And not the first time that it grated on the ears of Deputy Dillon either. This decision, however, was not gazetted or otherwise formally promulgated at the time but was simply put into effect for official purposes. On the 20th July, 1926, the then Minister for Defence, in reply to a question raised by Deputy O.G. Esmonde in the Dáil, stated that the "Soldier's Song" was the National Anthem. On the 12th March, 1929, a band arrangement, prepared by Colonel Fritz Brasé, Director of the Army School of Music, was approved by the Executive Council as the official arrangement of the National Anthem, and on the 19th February, 1932, Colonel Brasé was instructed to prepare scores for orchestral and other purposes.
The music of the "Soldier's Song," it is generally understood, was composed at the end of 1909, or the beginning of 1910, by a Mr. Patrick Heeney, and the words were written at the same time, it is believed, by Mr. Peadar O Cearnaigh. Mr. Heeney died in 1911 and it is his legal personal representative who is interested, with Mr. O Cearnaigh, in the agreement which has been arrived at and in respect of which this Estimate is being brought in. Throughout the period of 1924 and 1932 Mr. O Cearnaigh several times put forward claims for royalties in respect of the performing and publishing rights of the song, and these claims were brought to a head finally in 1932 when Mr. O Cearnaigh joined with the personal representative of the late Mr. Heeney and threatened to bring proceedings against all persons who performed the work or printed the music unless payments were made to them of the royalties which they claimed. In pursuance of this, the Directors of the Army and Gárda Síochána Bands, the Director of the Broadcasting Station, and the managements of the various theatres and cinemas in Dublin were communicated with by the solicitors for Messrs. O Cearnaigh and Heeney, and, ultimately, proceedings were taken by them against the Dublin Theatre Co., Ltd., to obtain an injunction to restrain them from infringing the copyright which they claimed, and claiming damages for alleged previous infringements.
It seemed most desirable that the copyright of the National Anthem should vest in the State and it was deemed inexpedient that an action such as this should proceed in the courts. Accordingly, the Executive Council authorised the Attorney-General to endeavour to acquire on behalf of the State any rights possessed by Messrs. O Cearnaigh and Heeney in the Anthem. After negotiation, and the Attorney-General having satisfied himself that Messrs. O Cearnaigh and Heeney had shown a good title to the rights in the Anthem, a settlement was arrived at in the following terms:—
(1) That the Minister for Finance should pay £980 to Messrs. Peadar O Cearnaigh and Michael Heeney;
(2) That the Minister should pay £20 to the Talbot Press, Ltd., Dublin;
(3) That the Minister should pay £150 to Messrs. Miley and Miley in full satisfaction of their costs;
(4) That the Minister should pay £50 to Messrs. O'Hanlon and Robinson, Solicitors for the Dublin Theatre Company, in full satisfaction of their costs;
(5) That Messrs. O Cearnaigh and Heeney and the Talbot Press, Ltd., should cede all rights in the "Soldier's Song" to the Minister, should stay the action against the Dublin Theatre Company, and should agree to take no further proceedings in respect of breach of copyright or of royalties claimed; that the Talbot Press, Ltd., should be allowed to dispose of, for their own profit and without payment of any further royalties, any stock of the "Soldier's Song" printed by them and in existence at the time of settlement.

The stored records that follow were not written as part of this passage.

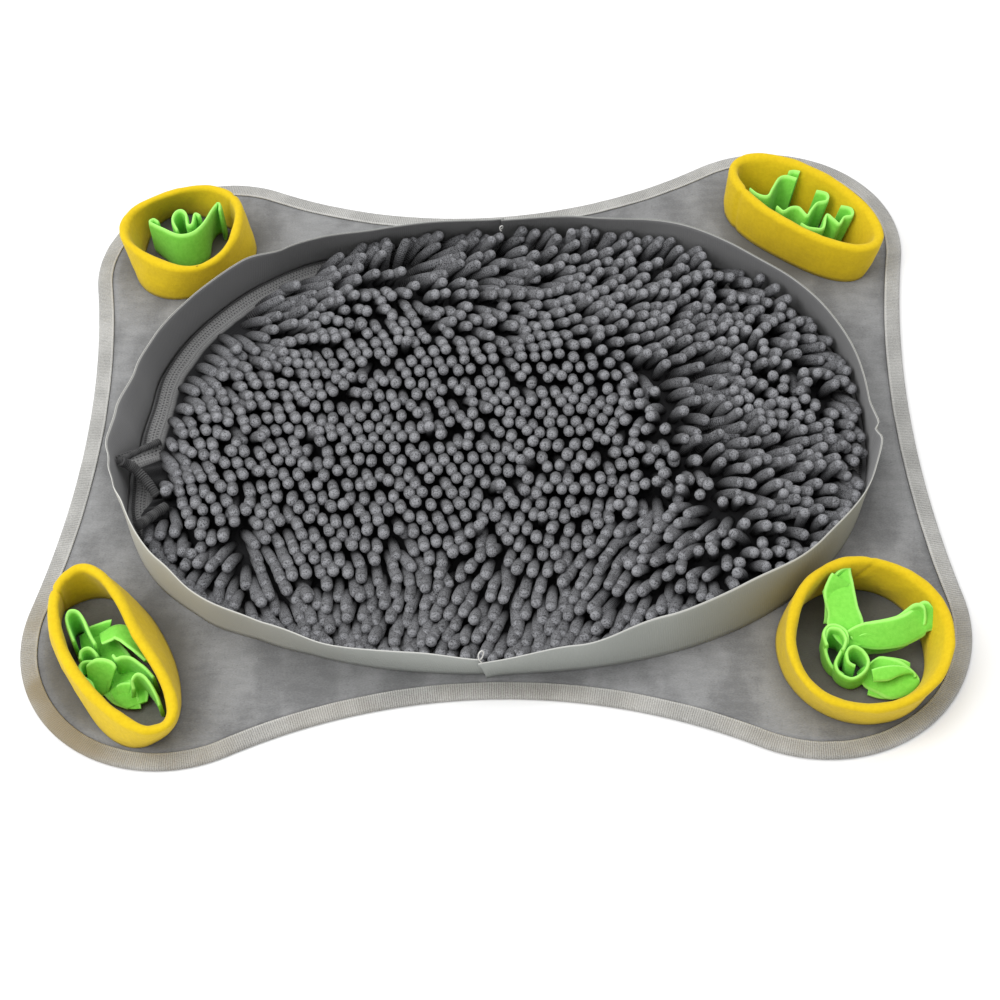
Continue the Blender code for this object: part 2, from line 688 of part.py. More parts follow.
def grow_locks(bm, side):
    """Pull four-sided locks out of the slab's side, each a little tapered."""
    centre = Vector((*WALL_CENTRE, 0.0))

    def turn(face):
        away = face.calc_center_median() - centre
        return math.atan2(away.y, away.x)

    chosen = sorted(side, key=turn)[::LOCK_EVERY]
    bmesh.ops.inset_individual(bm, faces=chosen, thickness=LOCK_MARGIN, depth=0.0,
                               use_even_offset=True)
    grown = bmesh.ops.extrude_discrete_faces(bm, faces=chosen)["faces"]
    for face in grown:
        middle = face.calc_center_median()
        outward = Vector((face.normal.x, face.normal.y, 0.0)).normalized()
        for vert in face.verts:
            vert.co = middle + (vert.co - middle) * LOCK_TAPER
            vert.co += outward * LOCK_REACH + Vector((0.0, 0.0, LOCK_RISE))


def make_pad(parts, guides):
    """Shaggy pad: lumpy slab with locks at its rim, on its ground cloth."""
    bm = pad_slab()
    grow_locks(bm, close_slab(bm))
    pad = add_mesh("chenille_pad", bm, parts, "chenille")

    ground_lines = []
    for height in (PAD_FOOT, PAD_FOOT + PAD_GROUND_THICKNESS):
        line = []
        for step in range(PAD_GROUND_STEPS):
            place, _ = wall_foot(math.tau * step / PAD_GROUND_STEPS, PAD_GROUND_INSET)
            line.append((*place, height))
        ground_lines.append(line)
    ground = as_guide(add_mesh("pad_ground", loft(ground_lines, closed=False), guides))
    ear = as_guide(make_sheet("pad_ear", ear_edges(), EAR_THICKNESS, guides, None))
    for filler in (ground, ear):
        union = pad.modifiers.new("with_" + filler.name, "BOOLEAN")
        union.operation = "UNION"
        union.object = filler
    return pad


def ring_point(oval, squareness, bearing):
    """Point of a ring's foot or rim line at a bearing of its own, radians."""
    turn = math.radians(oval.heading)
    spot = oval_point(bearing, oval.half_length, oval.half_width, squareness)
    spot += spot.normalized() * (
        oval.wave * math.sin(RING_BENDS * bearing + math.radians(oval.wave_turn)))
    return Vector((
        oval.x + spot.x * math.cos(turn) - spot.y * math.sin(turn),
        oval.y + spot.x * math.sin(turn) + spot.y * math.cos(turn),
    )) * MM


def ring_lines(ring, bearing):
    """Middle points of a ring's foot and rim at a bearing of its own, radians."""
    return (ring_point(ring.foot, ring.squareness, bearing),
            ring_point(ring.rim, ring.squareness, bearing))


def ring_section(ring, bearing):
    """Doubled band: outer layer up, soft fold over the top, inner layer down."""
    foot, rim = ring_lines(ring, bearing)
    run = (ring_lines(ring, bearing + RUN_NUDGE)[0]
           - ring_lines(ring, bearing - RUN_NUDGE)[0])
    outward = Vector((run.y, -run.x)).normalized()
    half = RING_THICKNESS / 2
    hollow = half - RING_LAYER
    height = RING_HEIGHT + RING_HEIGHT_WAVE * math.sin(
        RING_RISES * bearing + ring.foot.y)
    crest = half * RING_CREST_SHARE
    inside = hollow * RING_HOLLOW_SHARE
    outline = (
        (half, 0.0),
        (half + RING_BULGE, height / 2),
        (half, height - RING_SHOULDER),
        (crest, height - RING_CREST),
        (0.0, height),
        (-crest, height - RING_CREST),
        (-half, height - RING_SHOULDER),
        (-half - RING_BULGE, height / 2),
        (-half, 0.0),
        (-hollow, 0.0),
        (-hollow - RING_BULGE, height / 2),
        (-inside, height - RING_HOLLOW_TOP),
        (inside, height - RING_HOLLOW_TOP),
        (hollow + RING_BULGE, height / 2),
        (hollow, 0.0),
    )
    section = []
    for aside, up in outline:
        place = foot + (rim - foot) * (up / height) + outward * aside
        section.append((*place, RING_FOOT + up))
    return section


def make_ring(ring, parts):
    """One fleece ring, sewn to the base at its foot."""
    sections = [ring_section(ring, math.tau * step / RING_STEPS)
                for step in range(RING_STEPS)]
    return add_mesh(ring.name, loft(sections, closed=True), parts, "yellow_fleece")


def smooth_rows(rows, steps):
    """Catmull-Rom stations through the rows of a strip's table, metres."""
    padded = (rows[0],) + tuple(rows) + (rows[-1],)
    stations = []
    for i in range(len(rows) - 1):
        before, start, end, after = padded[i:i + 4]
        last = i == len(rows) - 2
        for step in range(steps + (1 if last else 0)):
            t = step / steps
            stations.append([
                0.5 * MM * (2 * b + (c - a) * t + (2 * a - 5 * b + 4 * c - d) * t ** 2
                            + (3 * b - a - 3 * c + d) * t ** 3)
                for a, b, c, d in zip(before, start, end, after)])
    return stations


def make_sheet(name, edges, thickness, collection, finish):
    """A cloth between two lines of points, thickened by Solidify."""
    bm = bmesh.new()
    pairs = [(bm.verts.new(low), bm.verts.new(high)) for low, high in edges]
    for here, there in zip(pairs, pairs[1:]):
        bm.faces.new((here[0], there[0], there[1], here[1]))
    sheet = add_mesh(name, bm, collection, finish)
    solidify = sheet.modifiers.new("thickness", "SOLIDIFY")
    solidify.thickness = thickness
    solidify.offset = 0.0
    return sheet


def under_rim(ring, spot):
    """The place in a ring's foot that answers to a place in its rim, metres."""
    rim, foot = ring.rim, ring.foot
    from_middle = spot - Vector((rim.x, rim.y)) * MM
    from_middle.rotate(Matrix.Rotation(-math.radians(rim.heading), 2))
    from_middle.x *= foot.half_length / rim.half_length
    from_middle.y *= foot.half_width / rim.half_width
    from_middle.rotate(Matrix.Rotation(math.radians(foot.heading), 2))
    return from_middle + Vector((foot.x, foot.y)) * MM


def make_strip(name, rows, parts):
    """A fleece strip that stands on its edge in a ring."""
    stations = smooth_rows(rows, FLEECE_STEPS)
    edges = []
    for i, (x, y, lean, low, high) in enumerate(stations):
        ahead = stations[min(i + 1, len(stations) - 1)]
        behind = stations[max(i - 1, 0)]
        run = Vector((ahead[0] - behind[0], ahead[1] - behind[1])).normalized()
        aside = Vector((-run.y, run.x)) * lean / 2
        below = Vector((x, y)) - aside
        if name.startswith(LEANING_STRIPS):
            below = under_rim(LEANING_RING, below)
        edges.append(((*below, low), (x + aside.x, y + aside.y, high)))
    return make_sheet(name, edges, FLEECE_THICKNESS, parts, "green_fleece")


def ear_edges():
    """Both edges of the turned up ground cloth, metres."""
    return [(Vector((row.x, row.y, row.z)) * MM,
             Vector((row.wall_x, row.wall_y, row.wall_z)) * MM) for row in EAR_ROWS]


def build():
    """Model every piece of the mat."""
    clear_scene()
    parts = new_collection("snuffle_mat")
    guides = new_collection("guides")
    make_base(parts)
    make_edge_tape(parts, guides)
    gap = WALL_JOIN_GAP / 2
    make_wall("wall_band_right", WALL_FRONT_JOIN + gap, WALL_BACK_JOIN - gap,
              WALL_JOIN_SLANT, 0.0, parts)
    make_wall("wall_band_left", WALL_BACK_JOIN + gap, WALL_FRONT_JOIN + 360.0 - gap,
              0.0, WALL_JOIN_SLANT, parts)
    make_pad(parts, guides)
    for ring in RINGS:
        make_ring(ring, parts)
    for name, rows in STRIPS.items():
        make_strip(name, rows, parts)


build()
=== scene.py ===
"""Dress a packed snuffle mat: felt base, bound edge, chenille pile, webbing and fleece.

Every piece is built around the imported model, in metres, in the model's own frame:
+X to the right along the long side, +Y to the back, +Z up from the floor.
"""

import logging
from collections.abc import Mapping, Sequence
from dataclasses import KW_ONLY, dataclass
from enum import Enum
from math import atan2, copysign, cos, degrees, exp, hypot, pi, radians, sin, sqrt, tau
from typing import NamedTuple, Union

import bpy
import numpy as np
from mathutils import Matrix, Vector, noise


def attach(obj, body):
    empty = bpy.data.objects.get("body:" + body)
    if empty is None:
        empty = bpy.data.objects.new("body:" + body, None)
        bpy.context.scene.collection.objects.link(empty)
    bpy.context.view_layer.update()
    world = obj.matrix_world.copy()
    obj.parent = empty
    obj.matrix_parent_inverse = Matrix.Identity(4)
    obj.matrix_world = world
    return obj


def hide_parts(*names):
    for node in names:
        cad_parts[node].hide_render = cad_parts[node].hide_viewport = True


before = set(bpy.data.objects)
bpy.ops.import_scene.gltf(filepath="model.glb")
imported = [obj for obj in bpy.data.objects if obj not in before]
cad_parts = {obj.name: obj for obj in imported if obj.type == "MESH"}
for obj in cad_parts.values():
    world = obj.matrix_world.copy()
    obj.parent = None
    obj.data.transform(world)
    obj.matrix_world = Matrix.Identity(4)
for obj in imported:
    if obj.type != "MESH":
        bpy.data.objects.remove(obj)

MM = 0.001
BODY = "root"
LOG = logging.getLogger("snuffle_mat")

WALL_HEIGHT = 40 * MM
SEAM_HEIGHT = 3.3 * MM  # where what is sewn to the base stands
BASE_PIECE = "felt_base_cloth"

Colour = Place = tuple[float, float, float]
Pair = tuple[float, float]
Rows = list[tuple[float, ...]]
Array = np.ndarray
Material = bpy.types.Material
Number = Union["Value", float]


# ---- shader maths ----
MIX_FIRST, MIX_SECOND, MIX_RESULT = 6, 7, 2  # a Mix node's colour sockets
GRAIN_ROUGHNESS = 0.55
FIBRE_GLOSS = 0.2
SHEEN_ROUGHNESS = 0.5
BAND_CORE = 0.4  # share of a soft stripe at full strength


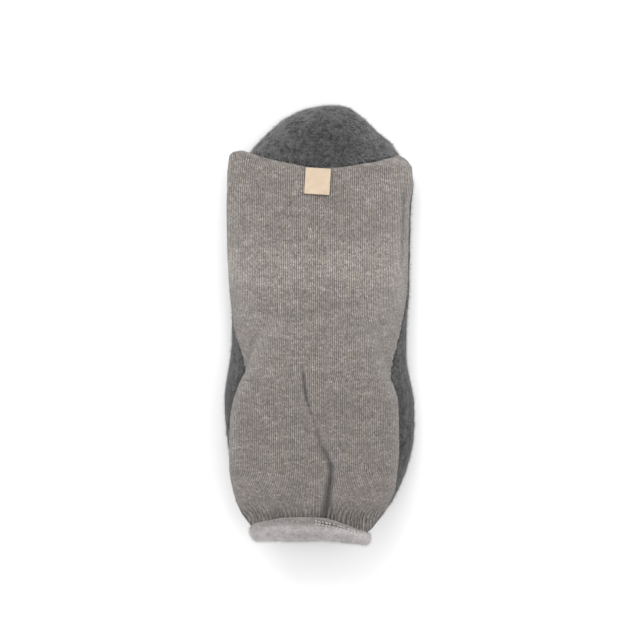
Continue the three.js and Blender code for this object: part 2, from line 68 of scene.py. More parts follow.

An agreement embodying the settlement was executed by the parties on 20th October, 1933.
Having regard to the facts that (1) the negotiations had been of a protracted nature, (2) that the settlement arrived at was satisfactory to all concerned and that, consequently, the disposal of the whole matter by immediate payment was desirable, (3) that the deed of transfer signed on 20th October recited that the money due under the deed had been paid over, (4) that at that date the Dáil was not due to reassemble for nearly a month, and (5) that the necessary Estimate would more than likely be non-contentious it was decided that recourse should be had to the Contingency Fund to enable an immediate payment to be made. Payment was accordingly issued on 26th October. The Estimate now presented is for authority to repay the sum of £1,200 to the Contingency Fund.